Таким образом, становясь центром философии, этика одновременно делает человека центром всех её содержаний и предметов. Так философия через этику обретает в человеке свою опору, корень своего бытия и источник своего права, вечный источник своего вечного права. Какая наука или какой вид науки мог бы отнять у неё эту проблему человека, чтобы взять её на себя? Существует ли теория, которая могла бы взять на себя единую разработку этой проблемы, требующую единого подхода как центральной, вернее, как самой центральной проблемы? Во все времена со всех сторон оспаривали ценность философии, но ни одна наука не оспаривала у неё этику.

Ни в одном пункте теология не отличается так выгодно и в то же время так роково от наивной религии, как в этом отношении к этике. Религия убаюкивает себя иллюзией, будто может обойтись без этики; но теология – никогда, разве что в ожесточённой борьбе и как её лозунг. Она может стремиться улучшить и дополнить этику, но всегда хочет на неё опираться: какими бы резкими и слепыми ни были упрёки, которыми она её преследует, она никогда не заблуждается настолько, чтобы полностью отвергнуть человеческую мудрость о сущности человека, человеческое учение о человеке. И если даже теология признаёт этику, хотя бы только как возможную проблему, какая другая наука могла бы тогда иметь основательный интерес оспаривать у философии этику?

После этого может показаться, будто этике досталась чётко очерченная область в общей сфере философии и что, следовательно, она признана как ясно обоснованная и точно определённая проблема.
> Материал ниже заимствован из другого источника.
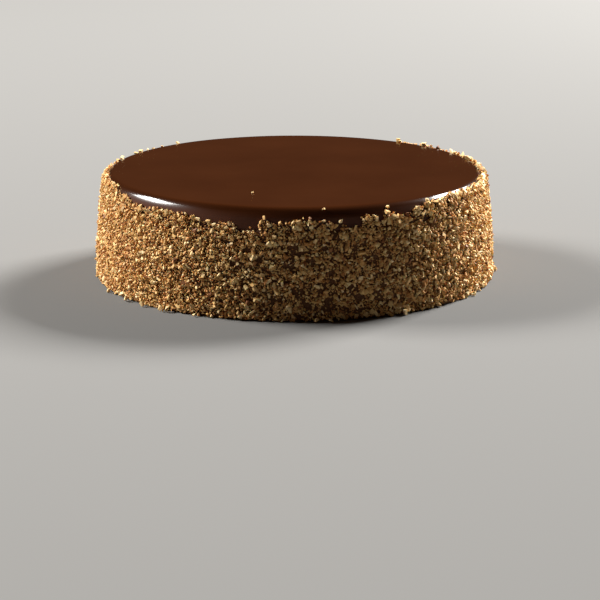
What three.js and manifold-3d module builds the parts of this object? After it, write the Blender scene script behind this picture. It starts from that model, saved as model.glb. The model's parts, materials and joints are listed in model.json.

Какое содержание кажется более ясным и точным, чем человек?

Но это мнение основано на глубокой иллюзии. Никто не хочет отказываться от этики, нигде она не считается излишней. Однако из этого не следует, что под ней понимают одну и ту же проблему или даже один и тот же интерес. Можно подумать, что понятие или даже представление о человеке должно навязывать одинаковый интерес и вести к одинаковой проблеме; но и это мнение проистекает из принципиального заблуждения. Если именно этика разрабатывает учение о человеке, то только она и может раскрыть понятие человека. Как же представление о человеке могло стать общепринятым и бесспорным, если оно не имеет своей предпосылкой и основой понятие человека? Далеко не так, чтобы этика могла исходить из единого представления о человеке; напротив, такое представление – её цель и собственное содержание.

Как учение о человеке, этика есть учение о понятии человека. Создавая этику в человеке, Сократ одновременно открыл понятие. В понятии человека он открыл понятие вообще. До этики и вне её нет понятия человека, как вообще не было понятия до неё. Эта великая последовательность вытекает из связи трёх открытий: понятия, человека, этики. Как эти три понятия требуют друг друга или, по крайней мере, возникли во взаимном требовании, так и понятие человека связано с понятием этики.